(SHORT TASK): Begin at the first line below and copy each line exactly, ending with the line where "x_axis, y_axis = unit(x_axis), unit(y_axis)" appears.

(SUPPLIED MATERIAL):
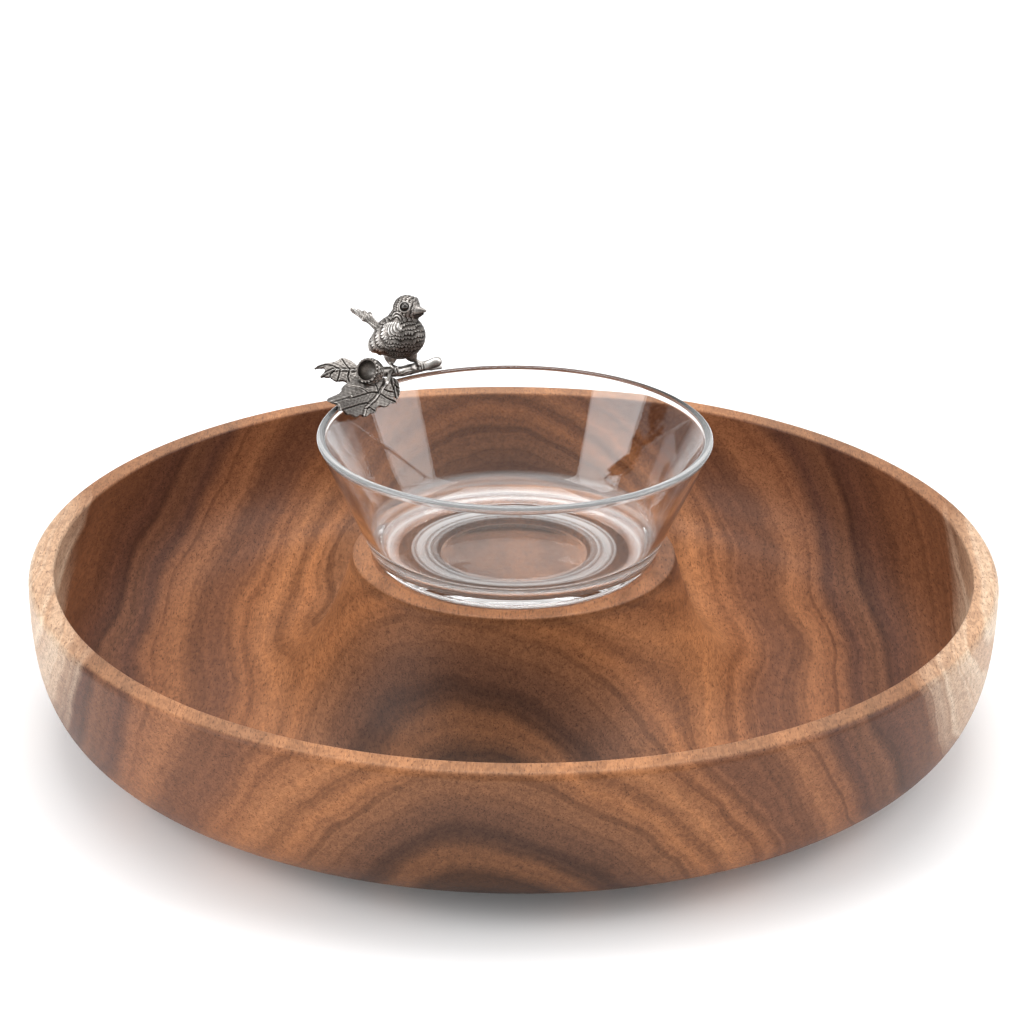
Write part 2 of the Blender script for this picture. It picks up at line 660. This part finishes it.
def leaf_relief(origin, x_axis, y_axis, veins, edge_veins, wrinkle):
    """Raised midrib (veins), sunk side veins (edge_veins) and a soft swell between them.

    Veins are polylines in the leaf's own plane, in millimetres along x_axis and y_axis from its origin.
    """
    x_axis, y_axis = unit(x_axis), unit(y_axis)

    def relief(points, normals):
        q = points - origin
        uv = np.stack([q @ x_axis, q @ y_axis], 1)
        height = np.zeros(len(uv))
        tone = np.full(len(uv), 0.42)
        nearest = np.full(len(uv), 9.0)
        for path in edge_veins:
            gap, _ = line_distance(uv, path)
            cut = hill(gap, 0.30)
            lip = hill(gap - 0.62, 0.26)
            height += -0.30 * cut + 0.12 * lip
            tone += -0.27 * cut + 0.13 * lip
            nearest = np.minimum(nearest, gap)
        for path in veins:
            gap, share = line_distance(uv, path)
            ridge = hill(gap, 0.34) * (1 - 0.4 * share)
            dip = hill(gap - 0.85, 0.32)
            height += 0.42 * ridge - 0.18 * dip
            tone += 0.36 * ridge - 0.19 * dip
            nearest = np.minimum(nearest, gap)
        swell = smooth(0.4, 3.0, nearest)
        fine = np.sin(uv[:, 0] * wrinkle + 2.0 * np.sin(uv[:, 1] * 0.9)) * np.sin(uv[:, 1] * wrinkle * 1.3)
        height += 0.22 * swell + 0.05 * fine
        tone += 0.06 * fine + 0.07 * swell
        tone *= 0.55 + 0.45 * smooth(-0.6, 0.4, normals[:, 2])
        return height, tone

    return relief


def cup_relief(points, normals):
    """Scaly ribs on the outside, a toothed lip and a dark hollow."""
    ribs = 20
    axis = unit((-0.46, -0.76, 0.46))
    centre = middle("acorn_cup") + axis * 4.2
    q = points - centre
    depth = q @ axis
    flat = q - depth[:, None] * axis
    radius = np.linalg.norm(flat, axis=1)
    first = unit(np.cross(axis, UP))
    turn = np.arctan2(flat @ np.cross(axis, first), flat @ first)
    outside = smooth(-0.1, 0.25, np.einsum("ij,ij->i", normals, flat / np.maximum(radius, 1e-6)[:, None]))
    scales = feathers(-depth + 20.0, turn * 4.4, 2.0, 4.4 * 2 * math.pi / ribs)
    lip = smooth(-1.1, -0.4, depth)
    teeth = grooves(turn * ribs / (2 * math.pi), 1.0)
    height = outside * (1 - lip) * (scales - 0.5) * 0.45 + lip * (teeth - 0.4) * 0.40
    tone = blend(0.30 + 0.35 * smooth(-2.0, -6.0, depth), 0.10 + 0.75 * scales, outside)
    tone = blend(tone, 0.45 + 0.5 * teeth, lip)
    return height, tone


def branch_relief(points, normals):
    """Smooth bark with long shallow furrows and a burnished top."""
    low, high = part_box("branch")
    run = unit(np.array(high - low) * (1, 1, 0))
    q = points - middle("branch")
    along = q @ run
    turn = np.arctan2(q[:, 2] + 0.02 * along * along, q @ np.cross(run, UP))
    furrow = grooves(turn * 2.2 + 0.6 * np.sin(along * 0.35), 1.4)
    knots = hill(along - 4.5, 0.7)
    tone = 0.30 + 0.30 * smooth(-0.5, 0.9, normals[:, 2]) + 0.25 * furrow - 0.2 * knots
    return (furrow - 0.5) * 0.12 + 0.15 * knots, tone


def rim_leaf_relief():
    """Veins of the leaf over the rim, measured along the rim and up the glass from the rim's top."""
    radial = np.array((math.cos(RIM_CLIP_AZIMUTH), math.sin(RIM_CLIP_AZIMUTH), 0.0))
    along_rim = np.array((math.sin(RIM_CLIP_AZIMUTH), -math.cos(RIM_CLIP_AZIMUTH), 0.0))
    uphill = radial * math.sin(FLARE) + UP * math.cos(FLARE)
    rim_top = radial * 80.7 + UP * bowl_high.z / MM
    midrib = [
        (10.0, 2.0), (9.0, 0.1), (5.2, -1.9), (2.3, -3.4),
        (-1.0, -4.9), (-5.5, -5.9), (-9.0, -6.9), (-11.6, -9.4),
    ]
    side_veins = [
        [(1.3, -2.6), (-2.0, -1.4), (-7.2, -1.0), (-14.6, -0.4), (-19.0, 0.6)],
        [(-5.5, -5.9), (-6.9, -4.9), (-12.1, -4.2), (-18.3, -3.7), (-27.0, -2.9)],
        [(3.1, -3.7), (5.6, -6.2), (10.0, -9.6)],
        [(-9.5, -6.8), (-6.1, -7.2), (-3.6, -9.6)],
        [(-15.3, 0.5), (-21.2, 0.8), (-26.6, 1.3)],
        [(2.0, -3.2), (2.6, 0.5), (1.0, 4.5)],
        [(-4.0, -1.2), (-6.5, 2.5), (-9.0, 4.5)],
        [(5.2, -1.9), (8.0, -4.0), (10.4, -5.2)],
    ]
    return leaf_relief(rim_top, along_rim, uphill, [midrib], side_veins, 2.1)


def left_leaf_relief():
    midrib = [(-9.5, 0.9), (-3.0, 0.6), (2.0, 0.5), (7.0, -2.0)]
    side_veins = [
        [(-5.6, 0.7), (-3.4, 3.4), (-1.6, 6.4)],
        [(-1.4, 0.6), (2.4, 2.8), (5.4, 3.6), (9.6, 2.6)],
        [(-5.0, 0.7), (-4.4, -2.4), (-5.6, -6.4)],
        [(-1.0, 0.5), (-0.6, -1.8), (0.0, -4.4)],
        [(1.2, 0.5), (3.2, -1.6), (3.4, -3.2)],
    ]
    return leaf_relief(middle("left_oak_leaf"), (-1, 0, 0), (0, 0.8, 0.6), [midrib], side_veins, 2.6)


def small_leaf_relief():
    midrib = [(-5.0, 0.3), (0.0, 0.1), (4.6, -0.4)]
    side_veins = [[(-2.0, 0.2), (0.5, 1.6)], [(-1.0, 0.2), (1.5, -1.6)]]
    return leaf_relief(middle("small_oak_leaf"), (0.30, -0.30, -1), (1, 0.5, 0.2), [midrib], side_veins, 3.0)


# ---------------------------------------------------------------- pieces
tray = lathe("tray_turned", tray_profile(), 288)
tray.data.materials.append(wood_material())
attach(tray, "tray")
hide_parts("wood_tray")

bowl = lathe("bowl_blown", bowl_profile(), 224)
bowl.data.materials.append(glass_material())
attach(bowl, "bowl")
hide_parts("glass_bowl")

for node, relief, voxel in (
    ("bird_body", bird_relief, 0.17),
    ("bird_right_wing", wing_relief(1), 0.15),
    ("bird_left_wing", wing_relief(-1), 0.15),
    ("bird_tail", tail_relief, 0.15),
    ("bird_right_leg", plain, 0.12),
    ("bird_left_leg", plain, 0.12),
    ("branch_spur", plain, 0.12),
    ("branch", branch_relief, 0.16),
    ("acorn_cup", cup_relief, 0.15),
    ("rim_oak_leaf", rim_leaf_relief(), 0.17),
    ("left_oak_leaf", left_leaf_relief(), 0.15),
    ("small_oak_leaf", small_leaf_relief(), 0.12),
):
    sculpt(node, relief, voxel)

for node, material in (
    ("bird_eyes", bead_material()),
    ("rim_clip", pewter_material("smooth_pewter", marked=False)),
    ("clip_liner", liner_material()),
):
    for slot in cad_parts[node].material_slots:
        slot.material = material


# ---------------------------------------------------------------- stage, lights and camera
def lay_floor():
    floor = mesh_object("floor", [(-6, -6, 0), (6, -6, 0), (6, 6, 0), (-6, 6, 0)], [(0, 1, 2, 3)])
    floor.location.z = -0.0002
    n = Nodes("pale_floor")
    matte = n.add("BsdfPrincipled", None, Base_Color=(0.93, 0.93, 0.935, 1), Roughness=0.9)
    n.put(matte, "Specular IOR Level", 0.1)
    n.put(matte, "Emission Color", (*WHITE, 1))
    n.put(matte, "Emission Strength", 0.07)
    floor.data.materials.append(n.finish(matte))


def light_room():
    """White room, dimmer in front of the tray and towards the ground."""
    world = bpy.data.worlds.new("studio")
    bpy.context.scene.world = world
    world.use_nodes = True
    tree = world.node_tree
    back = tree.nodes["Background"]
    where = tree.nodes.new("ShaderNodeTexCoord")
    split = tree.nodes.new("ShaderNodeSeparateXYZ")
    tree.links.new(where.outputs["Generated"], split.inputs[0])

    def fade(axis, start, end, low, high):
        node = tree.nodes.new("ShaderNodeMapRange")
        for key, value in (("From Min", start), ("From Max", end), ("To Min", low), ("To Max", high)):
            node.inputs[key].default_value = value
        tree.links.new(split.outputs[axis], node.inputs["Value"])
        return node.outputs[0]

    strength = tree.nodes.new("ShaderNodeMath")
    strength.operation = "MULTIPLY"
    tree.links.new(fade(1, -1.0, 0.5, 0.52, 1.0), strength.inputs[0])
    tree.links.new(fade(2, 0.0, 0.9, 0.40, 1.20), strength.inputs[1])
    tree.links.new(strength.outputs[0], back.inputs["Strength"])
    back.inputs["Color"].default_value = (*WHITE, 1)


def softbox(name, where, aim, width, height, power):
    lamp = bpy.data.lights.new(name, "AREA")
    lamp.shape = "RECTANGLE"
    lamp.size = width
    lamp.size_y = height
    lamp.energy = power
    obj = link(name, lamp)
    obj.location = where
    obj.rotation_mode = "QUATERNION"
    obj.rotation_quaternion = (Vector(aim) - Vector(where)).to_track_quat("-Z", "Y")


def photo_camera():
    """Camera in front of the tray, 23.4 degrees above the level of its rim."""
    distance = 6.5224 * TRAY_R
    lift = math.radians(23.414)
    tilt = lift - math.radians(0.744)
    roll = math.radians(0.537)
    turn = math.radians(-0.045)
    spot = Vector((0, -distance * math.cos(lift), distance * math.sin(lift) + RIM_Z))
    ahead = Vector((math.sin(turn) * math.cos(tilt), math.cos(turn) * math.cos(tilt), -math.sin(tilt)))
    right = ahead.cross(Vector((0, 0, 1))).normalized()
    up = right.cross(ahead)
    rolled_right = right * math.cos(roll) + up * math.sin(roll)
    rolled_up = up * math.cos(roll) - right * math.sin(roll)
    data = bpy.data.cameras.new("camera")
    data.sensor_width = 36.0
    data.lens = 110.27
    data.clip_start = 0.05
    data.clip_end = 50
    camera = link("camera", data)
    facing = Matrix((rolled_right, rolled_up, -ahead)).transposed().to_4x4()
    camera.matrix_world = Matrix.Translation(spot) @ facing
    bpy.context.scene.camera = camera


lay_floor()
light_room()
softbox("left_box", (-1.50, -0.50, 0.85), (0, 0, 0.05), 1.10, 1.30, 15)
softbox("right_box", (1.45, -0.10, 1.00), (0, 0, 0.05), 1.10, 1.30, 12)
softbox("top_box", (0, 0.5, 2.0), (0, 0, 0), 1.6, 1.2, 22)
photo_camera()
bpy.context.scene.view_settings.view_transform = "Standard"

(SOLUTION):
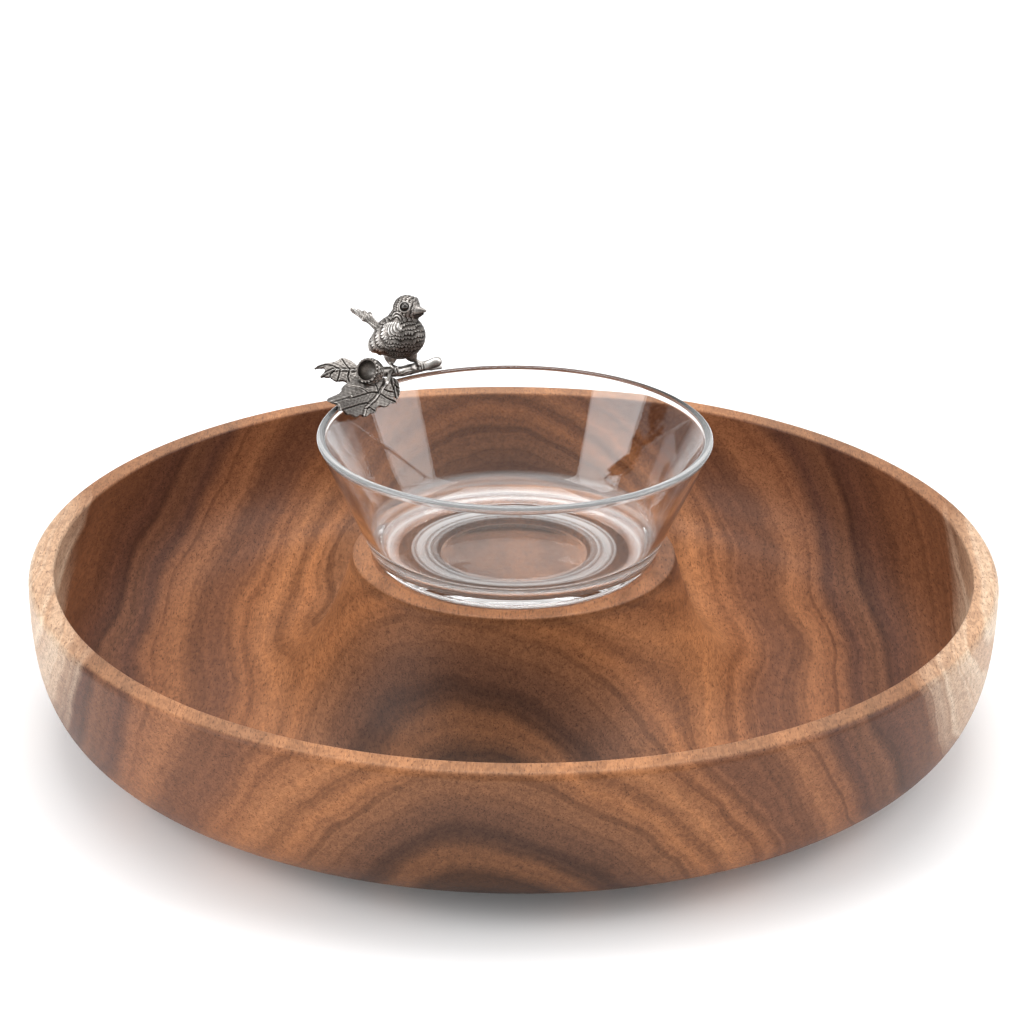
Write part 2 of the Blender script for this picture. It picks up at line 660. This part finishes it.
def leaf_relief(origin, x_axis, y_axis, veins, edge_veins, wrinkle):
    """Raised midrib (veins), sunk side veins (edge_veins) and a soft swell between them.

    Veins are polylines in the leaf's own plane, in millimetres along x_axis and y_axis from its origin.
    """
    x_axis, y_axis = unit(x_axis), unit(y_axis)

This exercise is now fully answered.